Tamio Yamakawa (Japanese: 山川 民夫; やまかわ たみお; 12 October 1921 - 7 October 2018) was a Japanese biochemist, the first to report the presence of glycosphingolipids on cell membranes. Yamakawa graduated from the University of Tokyo, was an emeritus professor at Tokyo University of Pharmacy and Life Sciences, and a member of the Japanese Academy of Sciences. The molecule was found on horse red blood cells and first called Hematoside. Further testing by Yamakawa led to the discovery that ABO blood group antigens are glycosphingolipids located in the erythrocytes.

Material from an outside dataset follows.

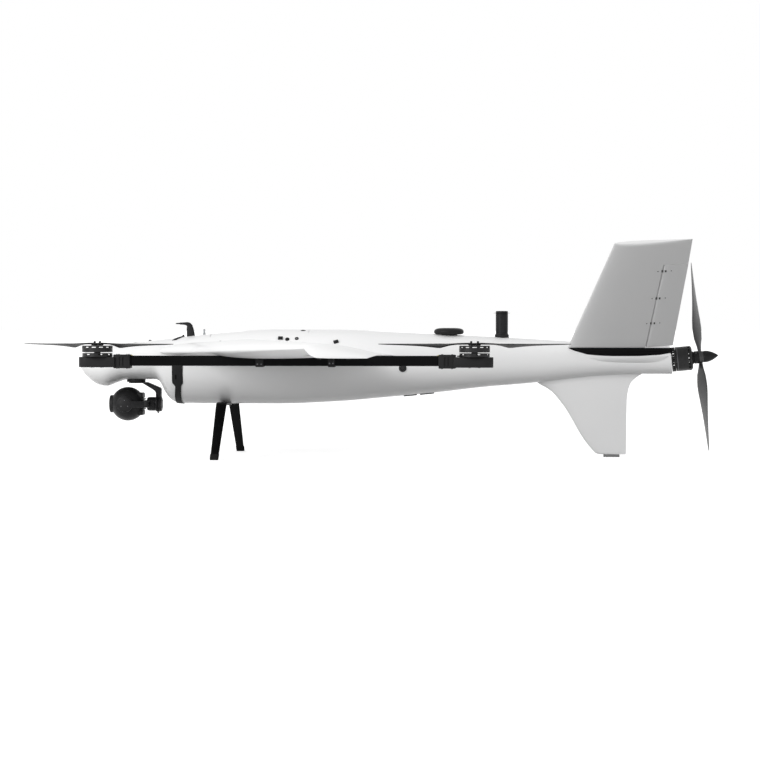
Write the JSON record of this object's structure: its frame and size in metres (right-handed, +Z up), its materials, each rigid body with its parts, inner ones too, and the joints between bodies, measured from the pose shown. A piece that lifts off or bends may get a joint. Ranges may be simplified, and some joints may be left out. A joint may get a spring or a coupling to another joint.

Yamakawa was born in Sendai, Miyagi Prefecture to Shintaro Yamakawa and Kunio Yamakawa. In 1944 he Graduated from Tokyo Imperial University Medical School, and received a doctorate at the University of Tokyo. In 1952 he was a Professor of the Institute of Infectious Diseases at The University of Tokyo, later Professor of Medicine and Director of Tokyo Metropolitan Organization Medical Research Institute. He was Professor Emeritus of Tokyo Pharmaceutical University. From 2002 to 2011 he was the Chairman of the Institute for Microbiological Chemistry.

==Awards and honors==
Yamakawa received the Asahi Prize in 1974, the Japan Academy Prize in 1976, was admitted to the Japan Academy in 1987 and was designated as a Person of Cultural Merit (文化功労者 bunka kōrōsha) in 2014.

==Tributes==
In 2016, the Japan Consortium for Glycobiology and Glycotechnology established an international award in Yamakawa honor that is given each year to a researcher who made outstanding contributions to the field of glycoscience.